I have glossed over some aspects of a Datom. In reality a Datom is actually a 5-tuple of [entity-id attribute value txn added?]. In many contexts we are still using the term triple to refer to a Datom as the EAV part is the important part for queries. Thetxn is the entity id of the transaction this particular triple was added to Triplox and added? identifies if the triple was added or retracted. Triplox like Datomic is an immutable system of record. Every addition and retraction is stored. You can always go back to a previous version of a database an run a query.
So when adding an entity like the above to Triplox
{:person/first-name "Ada"
:person/last-name "Lovelace"
:person/sex :female
:person/profession "programmer"}
you actually get the following expanded Datoms in Triplox
[123 :person/first-name "Ada" 124 true]
[123 :person/last-name "Lovelace" 124 true]
[123 :person/sex :female 124 true]
[123 :person/profession "programmer" 124 true]
[124 :db/txId 124 124 true]
[124 :db/Instant #inst "2026" 124 true]
[124 :db/txResult :db.result/commited 124 true]

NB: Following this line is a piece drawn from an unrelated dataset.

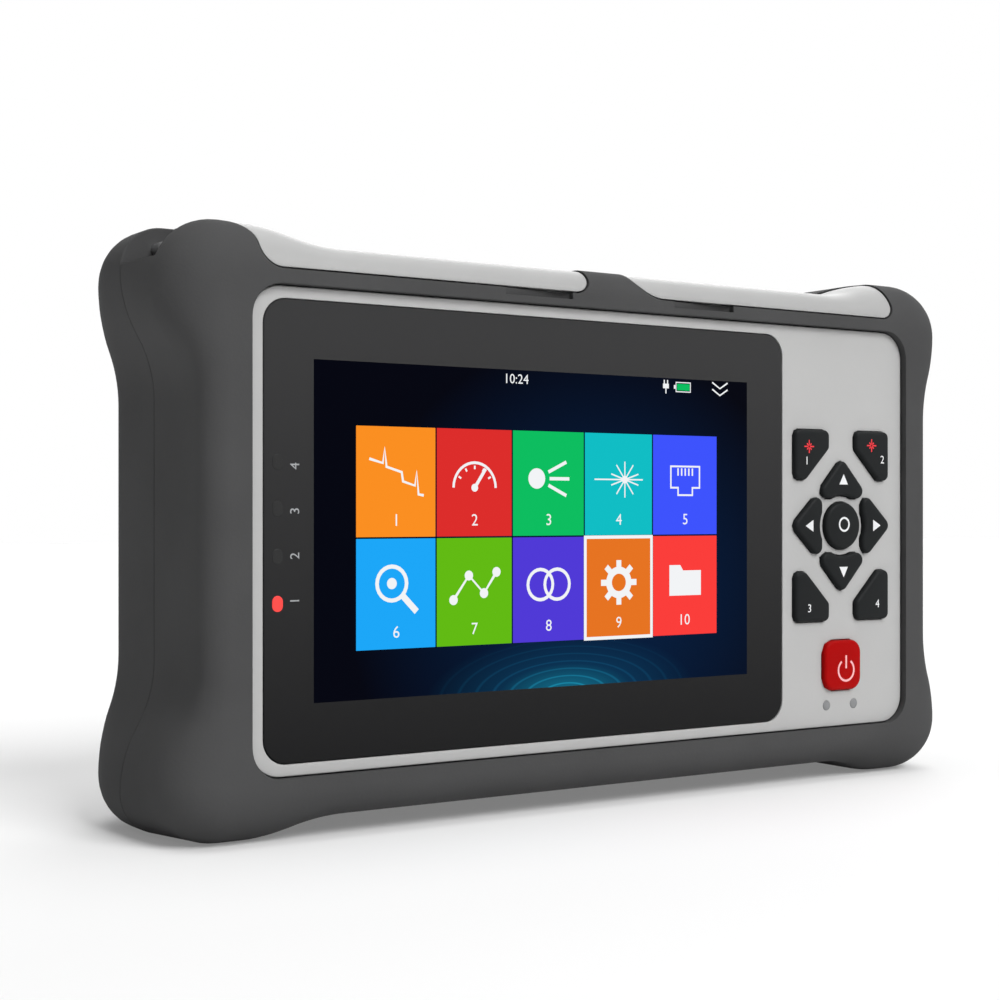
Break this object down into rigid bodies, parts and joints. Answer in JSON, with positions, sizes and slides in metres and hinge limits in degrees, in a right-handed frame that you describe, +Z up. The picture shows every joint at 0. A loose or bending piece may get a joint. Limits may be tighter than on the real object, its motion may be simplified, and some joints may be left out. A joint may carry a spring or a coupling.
{
  "type": "optical time domain reflectometer",
  "caption": "Handheld fibre test instrument: rubber-jacketed case, wide glass-fronted screen, keypad, hinged port covers on top and a fold-out stand behind.",
  "frame": {"origin": "middle of the footprint, on the surface that the two lower corners stand on", "axes": "+X along the front panel to its right, +Y from the front panel to the back, +Z up"},
  "size_m": [0.2014, 0.05, 0.1168],
  "materials": {
    "black_rubber": "soft matt",
    "cover_grey": "satin, fine grain",
    "panel_grey": "satin, fine grain",
    "tray_grey": "matt",
    "key_slate": "satin",
    "key_red": "satin",
    "seal_silicone": "matt",
    "steel": "brushed",
    "lens_glass": "polished",
    "screen_black": "gloss",
    "light_guide": "clear, frosted",
    "circuit_board": "solder resist",
    "module_metal": "milled",
    "battery_wrap": "shrink wrap",
    "adapter_metal": "nickel plated",
    "socket_black": "matt"
  },
  "bodies": {
    "housing": {"front_bumper": "black_rubber", "rear_bumper": "black_rubber", "front_case": "panel_grey", "rear_case": "panel_grey", "case_seal": "seal_silicone", "case_screws": "steel", "strap_bars": "steel", "screen_lens": "lens_glass", "lcd_module": "screen_black", "lcd_bracket": "steel", "indicator_lights": "light_guide", "indicator_board": "circuit_board", "status_lights": "light_guide", "keypad_mat": "seal_silicone", "keypad_board": "circuit_board", "key_domes": "steel", "main_board": "circuit_board", "optics_module": "module_metal", "battery_pack": "battery_wrap", "port_tray": "tray_grey", "otdr_adapter": "adapter_metal", "power_meter_adapter": "adapter_metal", "fault_light_adapter": "adapter_metal", "power_meter_detector": "module_metal", "fault_light_laser": "module_metal", "port_board": "circuit_board", "dc_jack": "socket_black", "usb_socket": "steel", "lan_socket": "socket_black", "optical_hinge_pin": "steel", "aux_hinge_pin": "steel", "stand_pin": "steel"},
    "ok_key": {"key_ok": "key_slate"},
    "up_key": {"key_up": "key_slate"},
    "down_key": {"key_down": "key_slate"},
    "left_key": {"key_left": "key_slate"},
    "right_key": {"key_right": "key_slate"},
    "manual_key": {"key_manual": "key_slate"},
    "auto_key": {"key_auto": "key_slate"},
    "setup_key": {"key_setup": "key_slate"},
    "back_key": {"key_back": "key_slate"},
    "power_key": {"key_power": "key_red"},
    "optical_lid": {"optical_cover": "cover_grey"},
    "aux_lid": {"aux_cover": "cover_grey"},
    "rear_stand": {"stand": "panel_grey"}
  },
  "joints": [
    {"name": "ok_press", "type": "slide", "parent": "housing", "child": "ok_key", "axis": [0, 1, 0], "range_m": [0, 0.0006], "stiffness_N_per_m": 500, "springref_m": -0.0006},
    {"name": "up_press", "type": "slide", "parent": "housing", "child": "up_key", "axis": [0, 1, 0], "range_m": [0, 0.0006], "stiffness_N_per_m": 500, "springref_m": -0.0006},
    {"name": "down_press", "type": "slide", "parent": "housing", "child": "down_key", "axis": [0, 1, 0], "range_m": [0, 0.0006], "stiffness_N_per_m": 500, "springref_m": -0.0006},
    {"name": "left_press", "type": "slide", "parent": "housing", "child": "left_key", "axis": [0, 1, 0], "range_m": [0, 0.0006], "stiffness_N_per_m": 500, "springref_m": -0.0006},
    {"name": "right_press", "type": "slide", "parent": "housing", "child": "right_key", "axis": [0, 1, 0], "range_m": [0, 0.0006], "stiffness_N_per_m": 500, "springref_m": -0.0006},
    {"name": "manual_press", "type": "slide", "parent": "housing", "child": "manual_key", "axis": [0, 1, 0], "range_m": [0, 0.0006], "stiffness_N_per_m": 500, "springref_m": -0.0006},
    {"name": "auto_press", "type": "slide", "parent": "housing", "child": "auto_key", "axis": [0, 1, 0], "range_m": [0, 0.0006], "stiffness_N_per_m": 500, "springref_m": -0.0006},
    {"name": "setup_press", "type": "slide", "parent": "housing", "child": "setup_key", "axis": [0, 1, 0], "range_m": [0, 0.0006], "stiffness_N_per_m": 500, "springref_m": -0.0006},
    {"name": "back_press", "type": "slide", "parent": "housing", "child": "back_key", "axis": [0, 1, 0], "range_m": [0, 0.0006], "stiffness_N_per_m": 500, "springref_m": -0.0006},
    {"name": "power_press", "type": "slide", "parent": "housing", "child": "power_key", "axis": [0, 1, 0], "range_m": [0, 0.0006], "stiffness_N_per_m": 500, "springref_m": -0.0006},
    {"name": "optical_cover_hinge", "type": "hinge", "parent": "housing", "child": "optical_lid", "pos_m": [-0.03675, 0.002, 0.1113], "axis": [-1, 0, 0], "range_deg": [0, 100]},
    {"name": "aux_cover_hinge", "type": "hinge", "parent": "housing", "child": "aux_lid", "pos_m": [0.03725, 0.002, 0.1113], "axis": [-1, 0, 0], "range_deg": [0, 100]},
    {"name": "stand_hinge", "type": "hinge", "parent": "housing", "child": "rear_stand", "pos_m": [0, 0.022, 0.0804], "axis": [1, 0, 0], "range_deg": [0, 60]}
  ]
}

The first 4 Datoms are the same as above (plus the transaction and assertion parts), the latter 3 are transaction Datoms. So also the transaction history is represented as triples (I hope you slowly get it, it’s triples everywhere 😉). In case Ada Lovelace had a different profession before she became a programmer like carpenter, you would also get a retraction like
[123 :person/profession "carpenter" 124 false]
The entity id allocation (123 and 124) is simplified. Triplox will also support partitions. Entity ids can be allocated in different partitions. Partitions are assigned through the higher bits of an entity id . This will give you index locality when joining data in the same partition. In the beginning we will only have 3 partitions: A DB_PARTITION holding entities related to the schema and other database related concepts, a TX_PARTITION for transaction entities and a USER_PARTITION holding most of the user data. In the future we will likely add an option to create user partitions and allow users to specify partition assignment (via a special attribute).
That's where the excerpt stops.